2.2 Unix

GNU/Linux is fashioned on Unix. Unix dates from 1969 when Ken Thompson at Bell Telephone Laboratories initiated work on this new operating system. Others involved in the project included Dennis Ritchie and Brian Kernighan. The name Unix is a pun on an alternative operating system of the time called MULTICS (MULTiplexed Information and Computing Service). MULTICS was developed by The Massachusetts Institute of Technology, General Electric and Bell Labs. Unix was originally spelt UNICS, an acronym for UNiplexed Information and Computing Service!

Some of the basic ideas introduced by Multics and then Unix were the tree structured file system, a program for command interpretation (called the shell), the structure and nature of text files and the semantics of I/O operations. Some of the philosophy that rose with the development of Unix included the desire to write programs that performed one task and to do it well, to write programs that worked together to perform larger tasks, and to write programs that communicated with each other using text from one program to the other.

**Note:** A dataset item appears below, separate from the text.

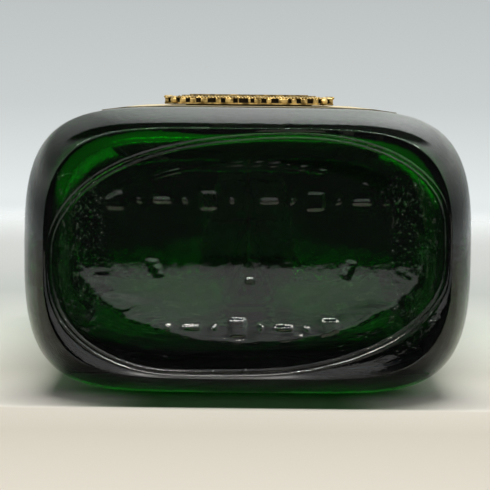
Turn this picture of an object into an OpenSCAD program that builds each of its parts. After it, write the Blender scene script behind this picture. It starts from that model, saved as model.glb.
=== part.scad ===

The advantages of Unix were quickly identified by many and quite a few varieties of Unix emerged over time. Sun Microsystems have pioneered many of the developments in Unix, followed by such greats as the old Digital Equipment Corporation (DEC, which was swallowed by Compaq, which was swallowed by Hewlett-Packard), Silicon Graphics Incorporated (SGI), International Business Machines (IBM), and Hewlett-Packard (HP). A variety of flavours have existed, including SunOS, Solaris, Ultrix, Irix, BSD, System V, HPUX, and so on. Although computer programs written for one version of Unix could sometimes be ported to other versions, it was not always an easy task. The diversity of Unix implementations (more so than the proprietary nature of most of them) made it difficult for Unix to become a commodity operating system. The GNU project worked hard to free software development from nuances of each of the different Unix versions through providing a common programming language environment (GNU C) and a sophisticated packaging tool (autoconf and automake) to carefully hide the differences. GNU/Linux has now become the most popular Unix variant and all the major Unix players support GNU/Linux in some way.